** START DATA **
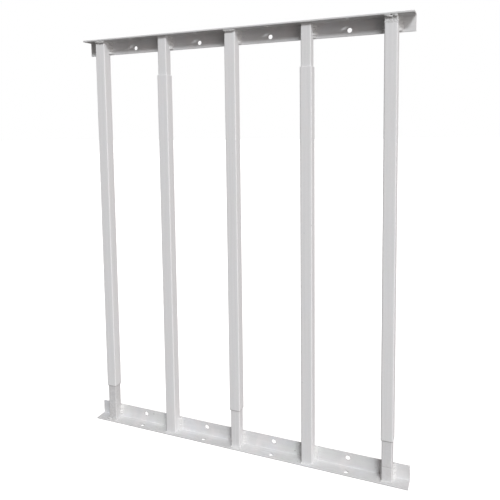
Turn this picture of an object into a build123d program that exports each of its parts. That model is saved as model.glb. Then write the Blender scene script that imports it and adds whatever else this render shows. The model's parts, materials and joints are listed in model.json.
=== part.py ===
from build123d import *
import os

# Expandable window guard: two angle rails joined by five telescopic square bars.
# Frame: X along the rails, +Y towards the wall, +Z up, all in millimetres.
# The origin is under the middle of the bottom rail, halfway across its depth.

# Rails, a light equal angle
RAIL_LENGTH = 664.0
LEG = 30.0
RAIL_THICKNESS = 3.0
ROOT_RADIUS = 5.0
TOE_RADIUS = 2.5

# Fixing holes, one in each leg in the middle of each gap between bars
HOLE_RADIUS = 4.25
HOLE_FROM_HEEL = 19.5

# Bars
BAR_COUNT = 5
CLEAR_GAP = 125.0
TUBE_LENGTH = 744.0
OUTER_SIDE = 22.0
OUTER_CORNER_RADIUS = 2.0
INNER_SIDE = 19.0
INNER_CORNER_RADIUS = 1.8
TUBE_WALL = 1.2
FREE_END_CHAMFER = 0.4
HEEL_CHAMFER = 5.2

# Height over both rails with the frame set as modelled
FRAME_HEIGHT = 826.0

# Weld metal
BEAD_LEG = 7.0
BASE_BEAD_LEG = 4.2
BEAD_END_GAP = 1.0

PITCH = OUTER_SIDE + CLEAR_GAP
WALL_Y = LEG / 2
LEG_FACE_Y = WALL_Y - RAIL_THICKNESS
BAR_Y = LEG_FACE_Y - OUTER_SIDE / 2
SEAT_Z = RAIL_THICKNESS

LEFT_BAR_X = -PITCH * (BAR_COUNT - 1) / 2
BAR_X = [LEFT_BAR_X + PITCH * number for number in range(BAR_COUNT)]
HOLE_X = [x + PITCH / 2 for x in BAR_X[:-1]]

# Bars 1, 3 and 5 carry their outer tube on the top rail, bars 2 and 4 on the bottom rail
OUTER_ON_TOP = (True, False, True, False, True)


def square(side, radius):
    """A square with rounded corners on the bar's axis."""
    return Pos(0, BAR_Y) * RectangleRounded(side, side, radius)


def rail_profile():
    """The angle's section in the YZ plane, with its heel at the wall and the underside."""
    outline = Polyline(
        (WALL_Y, 0),
        (-WALL_Y, 0),
        (-WALL_Y, RAIL_THICKNESS),
        (LEG_FACE_Y, RAIL_THICKNESS),
        (LEG_FACE_Y, LEG),
        (WALL_Y, LEG),
        close=True,
    )
    section = make_face(outline)
    root = section.vertices().sort_by_distance((LEG_FACE_Y, RAIL_THICKNESS))[0]
    section = fillet(root, ROOT_RADIUS)
    for corner in ((-WALL_Y, RAIL_THICKNESS), (LEG_FACE_Y, LEG)):
        toe = section.vertices().sort_by_distance(corner)[0]
        section = fillet(toe, TOE_RADIUS)
    return section


def rail():
    """The bottom rail with its two rows of fixing holes."""
    profile_plane = Plane(origin=(-RAIL_LENGTH / 2, 0, 0), x_dir=(0, 1, 0), z_dir=(1, 0, 0))
    body = extrude(profile_plane * rail_profile(), RAIL_LENGTH)
    drill = Cylinder(HOLE_RADIUS, 3 * RAIL_THICKNESS)
    for x in HOLE_X:
        body -= Pos(x, LEG_FACE_Y, HOLE_FROM_HEEL) * Rot(90, 0, 0) * drill
        body -= Pos(x, WALL_Y - HOLE_FROM_HEEL, SEAT_Z) * drill
    return body


def heel_cut(side):
    """The wedge ground off a tube's welded end so that it clears the rail's root radius."""
    back = BAR_Y + side / 2
    cut = HEEL_CHAMFER - (LEG_FACE_Y - back)
    outline = Polyline((back, SEAT_Z), (back - cut, SEAT_Z), (back, SEAT_Z + cut), close=True)
    plane = Plane(origin=(-side, 0, 0), x_dir=(0, 1, 0), z_dir=(1, 0, 0))
    return extrude(plane * make_face(outline), 2 * side)


def tube(side, radius):
    """A bar tube on the bottom rail, from its welded end up to its free end."""
    outside = extrude(Pos(0, 0, SEAT_Z) * square(side, radius), TUBE_LENGTH)
    rim = outside.edges().group_by(Axis.Z)[-1]
    outside = chamfer(rim, FREE_END_CHAMFER)
    bore_side = side - 2 * TUBE_WALL
    bore = extrude(Pos(0, 0, SEAT_Z) * square(bore_side, radius - TUBE_WALL), TUBE_LENGTH)
    return outside - bore - heel_cut(side)


def base_bead(side):
    """Weld round the front and sides of a tube's end, sloping down to the rail's forward leg."""
    foot = side + 2 * BASE_BEAD_LEG
    depth = LEG_FACE_Y - (BAR_Y - side / 2)
    foot_depth = depth + BASE_BEAD_LEG
    bottom = Pos(0, LEG_FACE_Y - foot_depth / 2, SEAT_Z) * Rectangle(foot, foot_depth)
    top = Pos(0, LEG_FACE_Y - depth / 2, SEAT_Z + BASE_BEAD_LEG) * Rectangle(side, depth)
    return loft([bottom, top])


def side_beads(side):
    """Weld in the two upright corners between a tube's sides and the rail's wall leg."""
    height = LEG - SEAT_Z - TOE_RADIUS - BEAD_END_GAP
    half = side / 2
    back_gap = LEG_FACE_Y - (BAR_Y + half)
    reach = BEAD_LEG + back_gap
    outline = Polyline(
        (-half - BEAD_LEG, LEG_FACE_Y),
        (half + BEAD_LEG, LEG_FACE_Y),
        (half, LEG_FACE_Y - reach),
        (-half, LEG_FACE_Y - reach),
        close=True,
    )
    return extrude(Pos(0, 0, SEAT_Z) * make_face(outline), height)


def weld(side, radius, rail_body):
    """All the weld metal round one tube's end, face to face with the tube and the rail."""
    metal = base_bead(side) + side_beads(side)
    tube_envelope = extrude(square(side, radius), LEG)
    gap_behind = LEG_FACE_Y - (BAR_Y + side / 2)
    if gap_behind > 0:
        gap_box = Box(side, gap_behind + radius, LEG)
        gap_y = LEG_FACE_Y - (gap_behind + radius) / 2
        tube_envelope += Pos(0, gap_y, LEG / 2) * gap_box
    return metal - tube_envelope - rail_body


def to_top(shape):
    """The same shape turned over onto the top rail."""
    return mirror(shape, about=Plane.XY.offset(FRAME_HEIGHT / 2))


def save(shape, node):
    export_step(shape, f"parts/{node}.step")


def main():
    os.makedirs("parts", exist_ok=True)
    bottom_rail = rail()
    save(bottom_rail, "bottom_rail")
    save(to_top(bottom_rail), "top_rail")

    outer_tube = tube(OUTER_SIDE, OUTER_CORNER_RADIUS)
    inner_tube = tube(INNER_SIDE, INNER_CORNER_RADIUS)
    for number, x in enumerate(BAR_X, start=1):
        place = Pos(x, 0, 0)
        local_rail = Pos(-x, 0, 0) * bottom_rail
        outer_weld = place * weld(OUTER_SIDE, OUTER_CORNER_RADIUS, local_rail)
        inner_weld = place * weld(INNER_SIDE, INNER_CORNER_RADIUS, local_rail)
        if OUTER_ON_TOP[number - 1]:
            save(to_top(place * outer_tube), f"outer_tube_{number}")
            save(place * inner_tube, f"inner_tube_{number}")
            save(to_top(outer_weld), f"weld_top_{number}")
            save(inner_weld, f"weld_bottom_{number}")
        else:
            save(place * outer_tube, f"outer_tube_{number}")
            save(to_top(place * inner_tube), f"inner_tube_{number}")
            save(outer_weld, f"weld_bottom_{number}")
            save(to_top(inner_weld), f"weld_top_{number}")


main()
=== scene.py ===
import json
import math
import random

import bmesh
import bpy
from mathutils import Matrix, Vector, noise


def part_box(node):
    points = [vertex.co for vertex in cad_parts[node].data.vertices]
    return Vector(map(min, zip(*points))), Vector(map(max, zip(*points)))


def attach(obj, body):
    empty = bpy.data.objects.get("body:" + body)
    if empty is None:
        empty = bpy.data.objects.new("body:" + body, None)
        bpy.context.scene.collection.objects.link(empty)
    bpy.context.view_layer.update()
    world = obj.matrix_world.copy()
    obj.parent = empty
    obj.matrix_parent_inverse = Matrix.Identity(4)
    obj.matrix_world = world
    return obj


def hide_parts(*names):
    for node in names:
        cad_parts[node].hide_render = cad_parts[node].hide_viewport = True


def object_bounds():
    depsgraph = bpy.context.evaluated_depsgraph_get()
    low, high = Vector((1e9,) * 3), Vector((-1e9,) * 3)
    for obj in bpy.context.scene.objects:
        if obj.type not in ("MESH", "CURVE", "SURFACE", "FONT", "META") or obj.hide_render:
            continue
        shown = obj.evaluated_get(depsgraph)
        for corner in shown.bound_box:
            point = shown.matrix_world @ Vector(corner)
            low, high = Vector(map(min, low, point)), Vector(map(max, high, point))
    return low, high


MM = 0.001
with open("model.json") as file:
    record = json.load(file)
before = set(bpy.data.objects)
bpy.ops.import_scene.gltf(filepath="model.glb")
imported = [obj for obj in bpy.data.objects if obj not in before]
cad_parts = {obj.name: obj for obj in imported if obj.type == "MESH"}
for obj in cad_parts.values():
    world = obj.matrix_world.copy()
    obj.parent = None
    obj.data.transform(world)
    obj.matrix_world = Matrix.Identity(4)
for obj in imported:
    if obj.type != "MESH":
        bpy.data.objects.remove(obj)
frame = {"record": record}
cad_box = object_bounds()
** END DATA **
• [PROBLEM DETAILS] Write out again, unchanged, every line from the line containing "obj.data.transform(world)" to the final line of the material above.

• [OUTPUT]
    obj.data.transform(world)
    obj.matrix_world = Matrix.Identity(4)
for obj in imported:
    if obj.type != "MESH":
        bpy.data.objects.remove(obj)
frame = {"record": record}
cad_box = object_bounds()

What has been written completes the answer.